Stated goal:
Write out each line beneath this one exactly as it reads.

Records provided:
## START
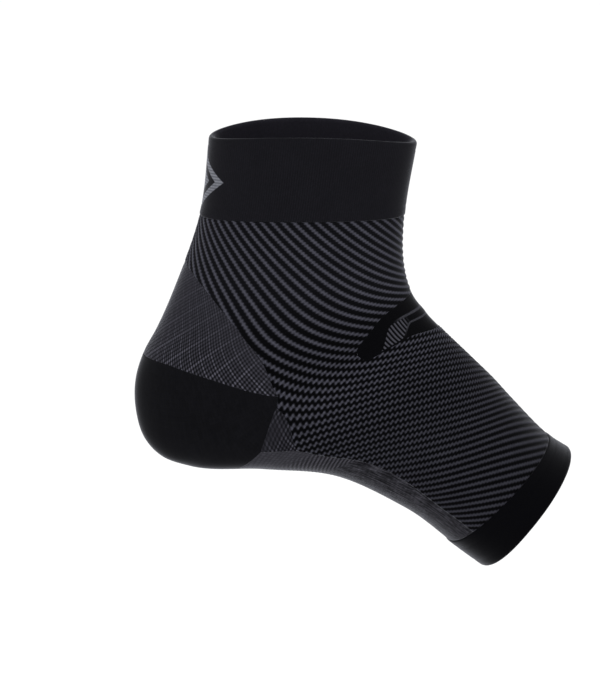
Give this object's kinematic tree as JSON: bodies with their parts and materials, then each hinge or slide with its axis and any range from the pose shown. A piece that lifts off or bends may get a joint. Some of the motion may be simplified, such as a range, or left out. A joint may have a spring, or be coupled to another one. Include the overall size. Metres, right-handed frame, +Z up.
{
  "type": "arch support sleeve",
  "caption": "Knitted arch and ankle compression sleeve in its worn shape, open at the ankle and the toes, with a plain heel pocket, ribbed sides, a sole band and folded elastic cuffs.",
  "frame": {"origin": "centre of the ankle opening, where the leg comes out; the sleeve hangs from there as it does on the leg", "axes": "+Z up along the leg, +X towards the toes, +Y to the left of the foot"},
  "size_m": [0.1748, 0.0898, 0.1758],
  "materials": {
    "cuff_knit": "matte, fine double-layer elastic knit, black",
    "rib_knit": "matte knit of raised dark grey ribs on black",
    "checker_knit": "matte fine checker knit, dark grey and black",
    "plain_knit": "matte dense plain knit, black",
    "sole_knit": "matte braided knit, dark grey",
    "patch_knit": "matte smooth knit, black with a grey ladder",
    "toe_cuff_knit": "matte fine double-layer elastic knit, black"
  },
  "bodies": {
    "root": {"ankle_cuff": "cuff_knit", "leg_sleeve": "rib_knit", "achilles_panel": "checker_knit", "heel_pocket": "plain_knit", "gusset_right": "checker_knit", "gusset_left": "checker_knit", "foot_sleeve": "rib_knit", "sole_band": "sole_knit", "instep_patch": "patch_knit", "toe_cuff": "toe_cuff_knit"}
  },
  "joints": []
}
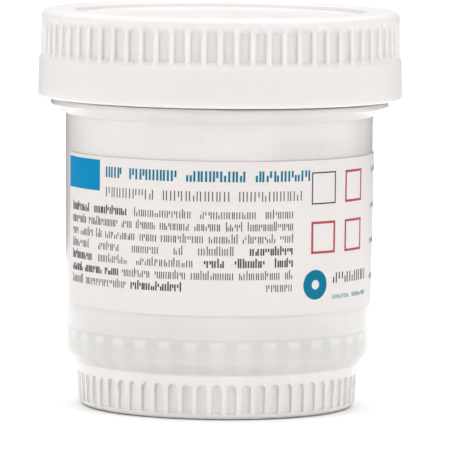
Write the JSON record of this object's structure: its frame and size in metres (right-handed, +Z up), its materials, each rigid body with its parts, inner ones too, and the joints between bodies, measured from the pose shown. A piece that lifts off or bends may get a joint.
## END
The result:
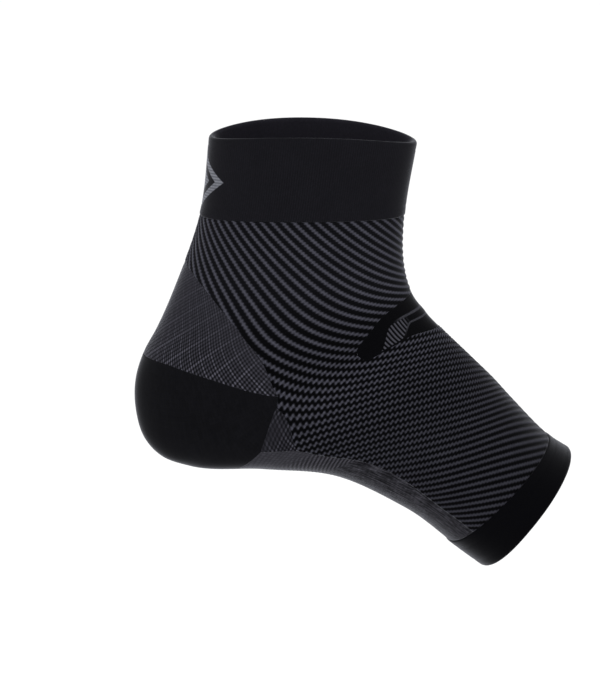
Give this object's kinematic tree as JSON: bodies with their parts and materials, then each hinge or slide with its axis and any range from the pose shown. A piece that lifts off or bends may get a joint. Some of the motion may be simplified, such as a range, or left out. A joint may have a spring, or be coupled to another one. Include the overall size. Metres, right-handed frame, +Z up.
{
  "type": "arch support sleeve",
  "caption": "Knitted arch and ankle compression sleeve in its worn shape, open at the ankle and the toes, with a plain heel pocket, ribbed sides, a sole band and folded elastic cuffs.",
  "frame": {"origin": "centre of the ankle opening, where the leg comes out; the sleeve hangs from there as it does on the leg", "axes": "+Z up along the leg, +X towards the toes, +Y to the left of the foot"},
  "size_m": [0.1748, 0.0898, 0.1758],
  "materials": {
    "cuff_knit": "matte, fine double-layer elastic knit, black",
    "rib_knit": "matte knit of raised dark grey ribs on black",
    "checker_knit": "matte fine checker knit, dark grey and black",
    "plain_knit": "matte dense plain knit, black",
    "sole_knit": "matte braided knit, dark grey",
    "patch_knit": "matte smooth knit, black with a grey ladder",
    "toe_cuff_knit": "matte fine double-layer elastic knit, black"
  },
  "bodies": {
    "root": {"ankle_cuff": "cuff_knit", "leg_sleeve": "rib_knit", "achilles_panel": "checker_knit", "heel_pocket": "plain_knit", "gusset_right": "checker_knit", "gusset_left": "checker_knit", "foot_sleeve": "rib_knit", "sole_band": "sole_knit", "instep_patch": "patch_knit", "toe_cuff": "toe_cuff_knit"}
  },
  "joints": []
}
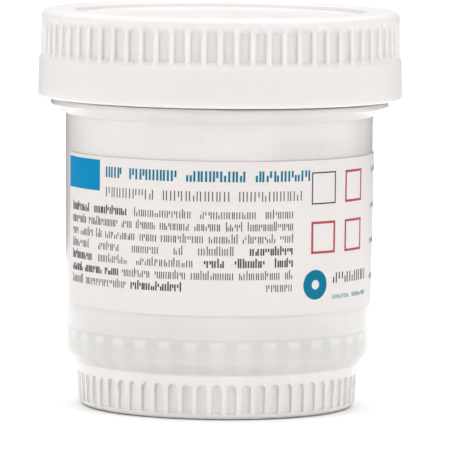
Write the JSON record of this object's structure: its frame and size in metres (right-handed, +Z up), its materials, each rigid body with its parts, inner ones too, and the joints between bodies, measured from the pose shown. A piece that lifts off or bends may get a joint.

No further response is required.